The most effective approach for teaching baby sign language follows a three-step process: model, pause, and respond. First, show the sign clearly while saying the word. For the sleep sign, make the gesture deliberately as you say “sleep” or “sleepy” in a calm voice. Second, pause for five to ten seconds to give your baby time to process what they have seen. Rushing through signs or immediately moving on reduces the learning opportunity. Third, respond immediately and enthusiastically when your baby attempts the sign, even if the attempt is imprecise. Speaking the word every time you sign it is essential.

Always use spoken language along with the sign, saying the word at the moment you make the gesture. This pairing supports language development for hearing children and ensures that signing supplements rather than replaces verbal communication. Research consistently shows that baby sign language does not delay speech; it gives babies another way to express themselves while their verbal abilities develop. A comparison of teaching approaches reveals tradeoffs. Some parents sign only during specific routines, which provides consistent context but fewer repetitions. Others sign “tired” or “sleep” whenever relevant throughout the day, which increases exposure but may dilute the contextual cues that help babies understand meaning. Most families find success with a middle approach: consistent signing during naptime and bedtime plus opportunistic signing when the child shows obvious signs of tiredness at other times.

One frequent issue is that babies often resist signing when they are actually tired. The cognitive effort required to produce a sign may feel overwhelming to an exhausted child, so you might find that your toddler signs “tired” when moderately fatigued but reverts to crying when truly exhausted. This limitation means the sign is most useful for catching tiredness early rather than managing full-blown fatigue. Another challenge involves distinguishing between similar signs. The signs for sleep, tired, and related concepts are distinct in ASL but may blur together in baby approximations.

A baby might use the same vague face-touching motion for several concepts, requiring you to interpret based on context. This ambiguity is normal and resolves as fine motor skills improve, but it can cause temporary confusion. Some children also go through periods of signing regression, particularly when new verbal words emerge. A toddler who signed “sleep” reliably at 13 months might stop using the sign at 16 months as spoken words take priority. This shift is developmental, not a sign of failure. Many families continue using signs alongside speech through toddlerhood and find it helpful during moments when verbal communication breaks down, such as tantrums or transitions.

Common Challenges When Teaching Sleep-Related Signs

Cultural Considerations Around Baby Sign Language

An important perspective to understand is that some members of the Deaf community view “baby sign language” as cultural appropriation. ASL signs are words from a complete language with its own grammar, history, and cultural significance. They are not simply “baby signs” designed for hearing children.

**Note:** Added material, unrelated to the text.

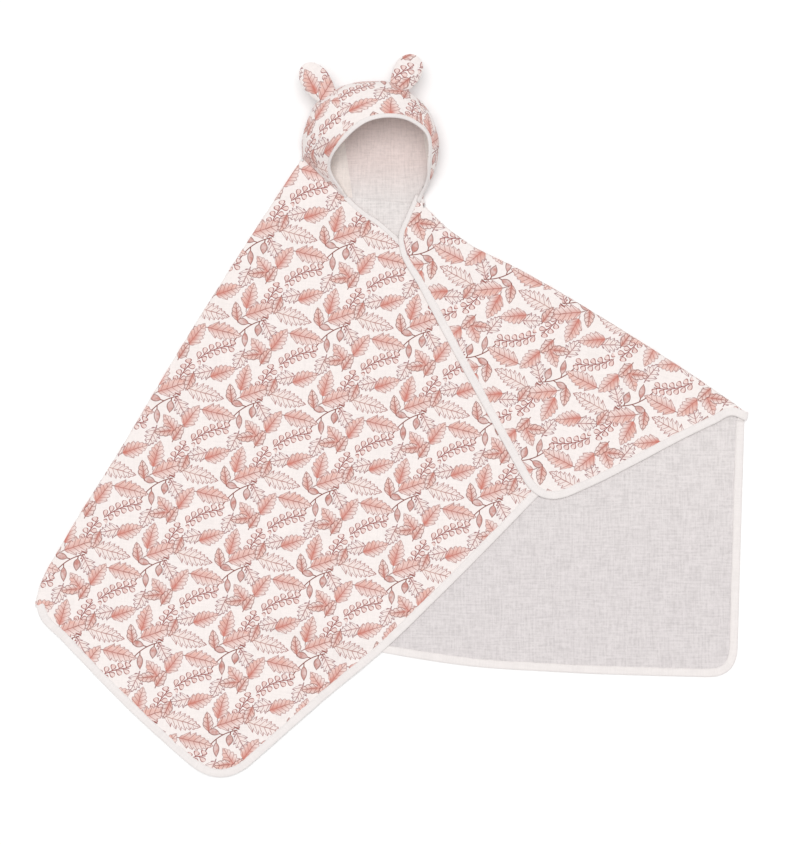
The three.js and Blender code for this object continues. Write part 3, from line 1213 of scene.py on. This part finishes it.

Using ASL with hearing babies can be done respectfully, but it requires acknowledging the source and avoiding the implication that ASL is a simplified system rather than a real language.

This consideration does not mean hearing families should avoid signing with their babies. It does mean approaching the practice with awareness and respect. When possible, learn signs from resources that credit ASL and Deaf culture rather than presenting signing as a tool invented for babies. Understanding that you are borrowing from a linguistic tradition enriches the experience and models cultural respect for your child.

Long-Term Benefits of Early Sleep Sign Communication

Children who learn signs like “sleep” and “tired” early often carry communication benefits into later childhood. The experience of expressing needs before full verbal ability develops can foster confidence in self-advocacy. A child who successfully communicated tiredness as a baby may be more likely to verbalize needs clearly as a preschooler.

Looking forward, the specific signs matter less than the communication habit they establish. Whether your child continues using ASL signs, develops their own gesture vocabulary, or transitions entirely to speech, the underlying skill of expressing internal states like tiredness remains valuable. The sleepy sign is often one of the first steps in teaching children that their feelings deserve acknowledgment and that communication is a pathway to getting needs met.

Conclusion

The baby sign language sleepy sign provides a practical tool for helping your child communicate one of their most fundamental needs. By starting around six months, using the model-pause-respond technique, and practicing consistently during sleep routines, you create opportunities for your baby to express tiredness before frustration takes over. Remember that most babies will not produce signs until 8 to 14 months at the earliest, so patience is essential.

As you teach the sleep and tired signs, keep perspective on what matters most: giving your child a way to connect with you. Perfect handshapes are not the goal. A baby patting their face when naptime approaches is communicating just as effectively as a textbook ASL sign. Embrace the approximations, celebrate the attempts, and recognize that you are building a foundation for a lifetime of healthy communication about needs and emotions.